▶ [The exercise]:
Repeat all of the data precisely.

## BEGIN

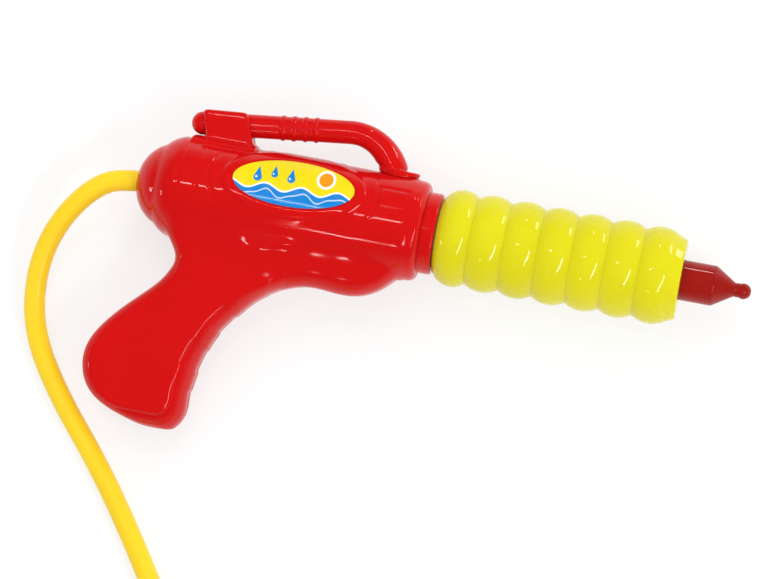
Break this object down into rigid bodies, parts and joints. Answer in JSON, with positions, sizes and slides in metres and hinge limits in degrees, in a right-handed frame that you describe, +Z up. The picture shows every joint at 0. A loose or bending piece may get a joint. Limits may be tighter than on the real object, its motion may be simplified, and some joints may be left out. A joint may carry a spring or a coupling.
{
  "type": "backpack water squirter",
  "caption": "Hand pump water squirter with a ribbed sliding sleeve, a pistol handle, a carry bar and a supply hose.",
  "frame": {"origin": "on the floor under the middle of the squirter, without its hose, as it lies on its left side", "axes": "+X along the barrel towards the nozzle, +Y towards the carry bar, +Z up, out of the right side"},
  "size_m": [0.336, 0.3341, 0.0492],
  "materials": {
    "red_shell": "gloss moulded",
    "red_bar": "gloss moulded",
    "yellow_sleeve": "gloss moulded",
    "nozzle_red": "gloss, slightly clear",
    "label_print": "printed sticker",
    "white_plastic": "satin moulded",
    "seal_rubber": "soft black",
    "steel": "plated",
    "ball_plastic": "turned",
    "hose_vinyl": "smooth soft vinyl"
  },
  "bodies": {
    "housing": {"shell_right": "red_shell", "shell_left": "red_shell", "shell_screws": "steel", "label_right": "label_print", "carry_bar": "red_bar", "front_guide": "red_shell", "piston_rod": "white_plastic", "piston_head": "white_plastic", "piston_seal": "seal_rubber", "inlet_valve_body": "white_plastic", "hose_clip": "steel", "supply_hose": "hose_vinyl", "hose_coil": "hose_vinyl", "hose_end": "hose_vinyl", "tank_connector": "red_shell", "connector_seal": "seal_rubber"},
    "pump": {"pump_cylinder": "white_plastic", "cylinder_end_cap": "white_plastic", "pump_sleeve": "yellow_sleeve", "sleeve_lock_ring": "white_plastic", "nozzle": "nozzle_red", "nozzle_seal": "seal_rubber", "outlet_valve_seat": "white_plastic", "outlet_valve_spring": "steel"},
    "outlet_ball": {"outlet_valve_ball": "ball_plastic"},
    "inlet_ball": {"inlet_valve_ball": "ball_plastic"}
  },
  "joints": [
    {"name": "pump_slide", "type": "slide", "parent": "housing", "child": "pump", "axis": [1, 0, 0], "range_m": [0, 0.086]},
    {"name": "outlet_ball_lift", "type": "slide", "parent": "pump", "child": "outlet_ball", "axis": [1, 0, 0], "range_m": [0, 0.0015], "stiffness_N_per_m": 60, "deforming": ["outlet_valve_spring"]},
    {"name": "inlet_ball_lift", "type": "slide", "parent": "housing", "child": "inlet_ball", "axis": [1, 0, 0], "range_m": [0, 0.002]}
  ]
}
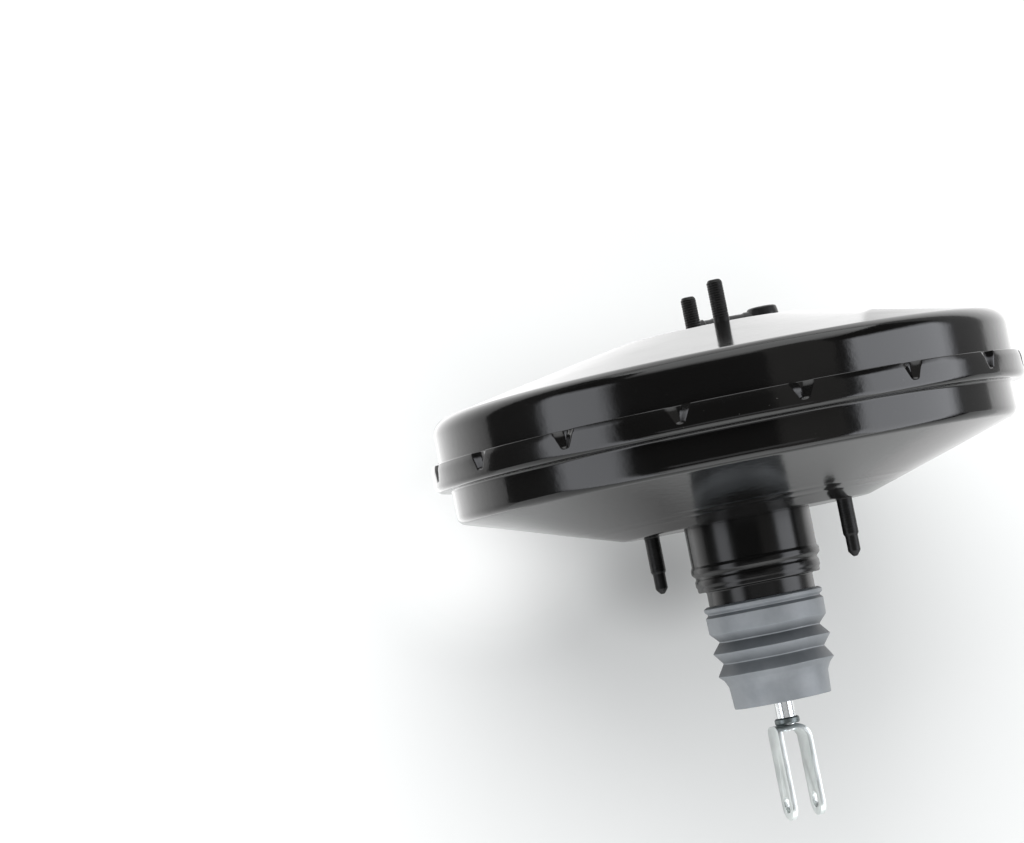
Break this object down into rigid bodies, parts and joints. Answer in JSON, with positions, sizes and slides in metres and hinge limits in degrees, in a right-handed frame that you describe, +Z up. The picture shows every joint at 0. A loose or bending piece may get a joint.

## END

▶ [Response to this task]:
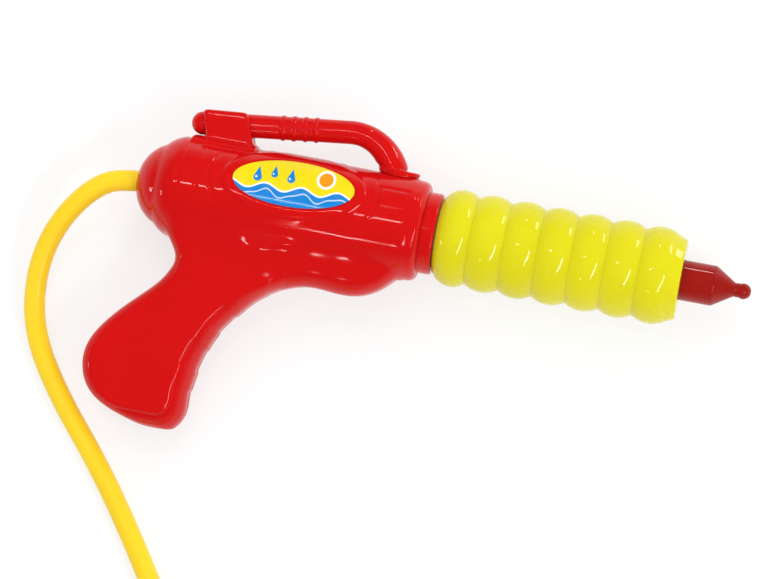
Break this object down into rigid bodies, parts and joints. Answer in JSON, with positions, sizes and slides in metres and hinge limits in degrees, in a right-handed frame that you describe, +Z up. The picture shows every joint at 0. A loose or bending piece may get a joint. Limits may be tighter than on the real object, its motion may be simplified, and some joints may be left out. A joint may carry a spring or a coupling.
{
  "type": "backpack water squirter",
  "caption": "Hand pump water squirter with a ribbed sliding sleeve, a pistol handle, a carry bar and a supply hose.",
  "frame": {"origin": "on the floor under the middle of the squirter, without its hose, as it lies on its left side", "axes": "+X along the barrel towards the nozzle, +Y towards the carry bar, +Z up, out of the right side"},
  "size_m": [0.336, 0.3341, 0.0492],
  "materials": {
    "red_shell": "gloss moulded",
    "red_bar": "gloss moulded",
    "yellow_sleeve": "gloss moulded",
    "nozzle_red": "gloss, slightly clear",
    "label_print": "printed sticker",
    "white_plastic": "satin moulded",
    "seal_rubber": "soft black",
    "steel": "plated",
    "ball_plastic": "turned",
    "hose_vinyl": "smooth soft vinyl"
  },
  "bodies": {
    "housing": {"shell_right": "red_shell", "shell_left": "red_shell", "shell_screws": "steel", "label_right": "label_print", "carry_bar": "red_bar", "front_guide": "red_shell", "piston_rod": "white_plastic", "piston_head": "white_plastic", "piston_seal": "seal_rubber", "inlet_valve_body": "white_plastic", "hose_clip": "steel", "supply_hose": "hose_vinyl", "hose_coil": "hose_vinyl", "hose_end": "hose_vinyl", "tank_connector": "red_shell", "connector_seal": "seal_rubber"},
    "pump": {"pump_cylinder": "white_plastic", "cylinder_end_cap": "white_plastic", "pump_sleeve": "yellow_sleeve", "sleeve_lock_ring": "white_plastic", "nozzle": "nozzle_red", "nozzle_seal": "seal_rubber", "outlet_valve_seat": "white_plastic", "outlet_valve_spring": "steel"},
    "outlet_ball": {"outlet_valve_ball": "ball_plastic"},
    "inlet_ball": {"inlet_valve_ball": "ball_plastic"}
  },
  "joints": [
    {"name": "pump_slide", "type": "slide", "parent": "housing", "child": "pump", "axis": [1, 0, 0], "range_m": [0, 0.086]},
    {"name": "outlet_ball_lift", "type": "slide", "parent": "pump", "child": "outlet_ball", "axis": [1, 0, 0], "range_m": [0, 0.0015], "stiffness_N_per_m": 60, "deforming": ["outlet_valve_spring"]},
    {"name": "inlet_ball_lift", "type": "slide", "parent": "housing", "child": "inlet_ball", "axis": [1, 0, 0], "range_m": [0, 0.002]}
  ]
}
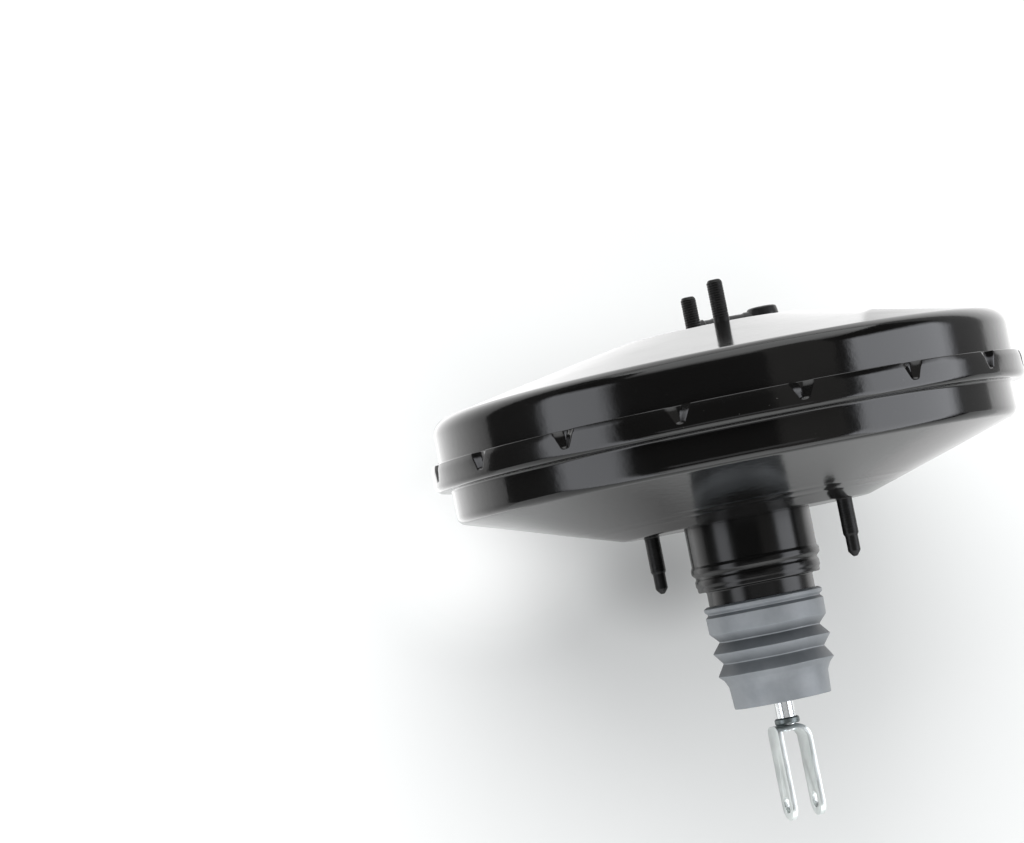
Break this object down into rigid bodies, parts and joints. Answer in JSON, with positions, sizes and slides in metres and hinge limits in degrees, in a right-handed frame that you describe, +Z up. The picture shows every joint at 0. A loose or bending piece may get a joint.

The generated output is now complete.